What is expected: Repeat the lines of the data that follow, please, starting at the first and stopping after the one with "return bone.material".

Given information:
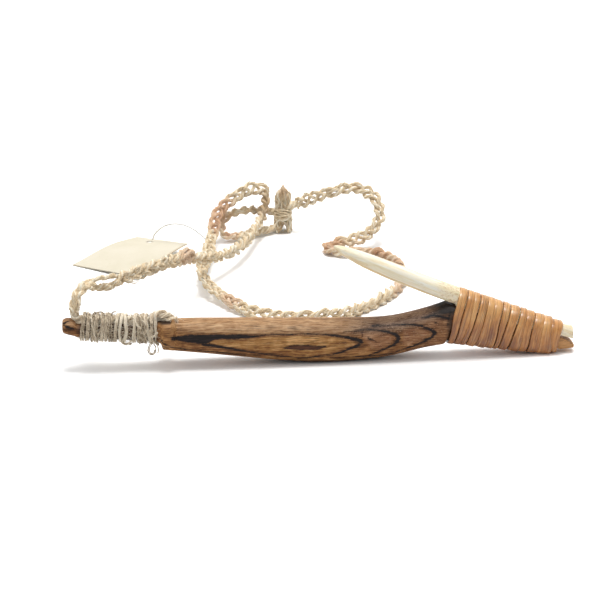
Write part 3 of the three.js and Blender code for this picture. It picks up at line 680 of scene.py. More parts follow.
def bone_material():
    bone = Shader("polished_bone", roughness=0.36, specular=0.5)
    place = bone.add("Mapping", {"Vector": bone.place(), "Rotation": [0, -BONE_TILT, 0]})
    streak = bone.grain(place, (40, 750, 750), 4, 0.6, 0.2)
    fine = bone.grain(place, (260, 4200, 4200), 2)
    pits = bone.grain(place, (900, 2600, 2600), 3, 0.7)
    tone = bone.ramp(streak, [
        (0.36, (240, 224, 184)), (0.46, (248, 236, 204)), (0.54, (252, 244, 222)), (0.66, (254, 250, 238)),
    ])
    bone.color(bone.layered(
        tone,
        (bone.times(bone.value("stain"), bone.between(streak, 0.62, 0.4, 0.35, 1.0)), (222, 184, 116)),
        (bone.times(bone.value("root"), 0.7), (248, 230, 188)),
        (bone.times(bone.value("root"), bone.between(pits, 0.5, 0.62)), (198, 158, 98)),
        (bone.between(fine, 0.6, 0.7, 0, 0.3), (206, 172, 116)),
    ))
    bone.set({
        "Subsurface Weight": 0.1, "Subsurface Radius": (1.0, 0.7, 0.45), "Subsurface Scale": 1.0 * MM,
    })
    bone.bump(streak, 0.10)
    bone.bump(fine, 0.05)
    return bone.material


def make_bone():
    mesh = fine_copy("bone_point", "bone_blade", BONE_GRID, BONE_EASING)
    points, normals = points_and_normals(mesh)
    x = points[:, 0]
    across, along = math.sin(BONE_TILT), math.cos(BONE_TILT)
    levelled = points @ np.array([[along, 0, across], [0, 1, 0], [-across, 0, along]])
    grooves = rough_field(levelled, (22, 0.9, 0.9), 15) * 0.035
    dents = rough_field(points, (7, 3, 3), 12) * 0.05
    blunt = 0.35 * step(-x, -9.5, -5)
    moved = points + normals * (grooves + dents + blunt)[:, None]
    moved[:, 2] += 0.55 * step(x, 83, 85.2)
    move_points(mesh, moved)
    lean = normals @ np.array([-math.sin(STAINED_SIDE), 0, -math.cos(STAINED_SIDE)])
    stain = 0.8 * step(lean, -0.15, 0.75) * (1 - step(x, 40, 46)) + 0.25 * step(x, 80, 86)
    stain = np.maximum(stain, 0.35 * step(x, 37, 45) * step(lean, -0.6, 0.3))
    root = 0.7 * step(x, 38, 44) * (1 - 0.6 * step(x, 78, 84))
    set_attributes(mesh, stain=np.clip(stain, 0, 1), root=root)
    placed("bone_blade", mesh, bone_material(), "bone_point")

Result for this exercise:
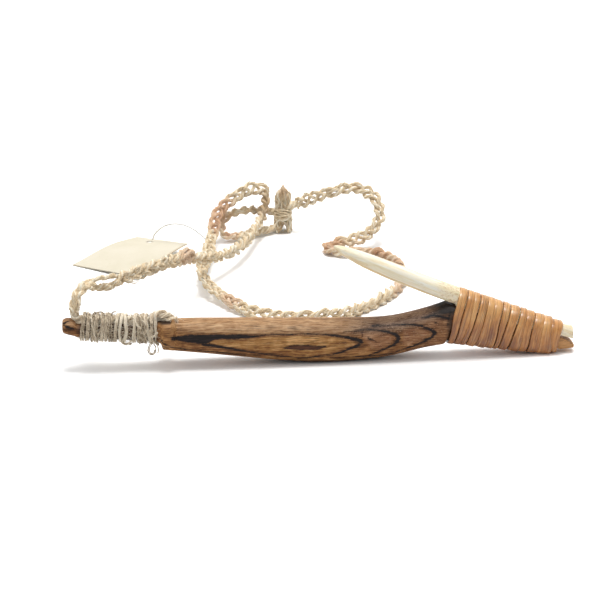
Write part 3 of the three.js and Blender code for this picture. It picks up at line 680 of scene.py. More parts follow.
def bone_material():
    bone = Shader("polished_bone", roughness=0.36, specular=0.5)
    place = bone.add("Mapping", {"Vector": bone.place(), "Rotation": [0, -BONE_TILT, 0]})
    streak = bone.grain(place, (40, 750, 750), 4, 0.6, 0.2)
    fine = bone.grain(place, (260, 4200, 4200), 2)
    pits = bone.grain(place, (900, 2600, 2600), 3, 0.7)
    tone = bone.ramp(streak, [
        (0.36, (240, 224, 184)), (0.46, (248, 236, 204)), (0.54, (252, 244, 222)), (0.66, (254, 250, 238)),
    ])
    bone.color(bone.layered(
        tone,
        (bone.times(bone.value("stain"), bone.between(streak, 0.62, 0.4, 0.35, 1.0)), (222, 184, 116)),
        (bone.times(bone.value("root"), 0.7), (248, 230, 188)),
        (bone.times(bone.value("root"), bone.between(pits, 0.5, 0.62)), (198, 158, 98)),
        (bone.between(fine, 0.6, 0.7, 0, 0.3), (206, 172, 116)),
    ))
    bone.set({
        "Subsurface Weight": 0.1, "Subsurface Radius": (1.0, 0.7, 0.45), "Subsurface Scale": 1.0 * MM,
    })
    bone.bump(streak, 0.10)
    bone.bump(fine, 0.05)
    return bone.material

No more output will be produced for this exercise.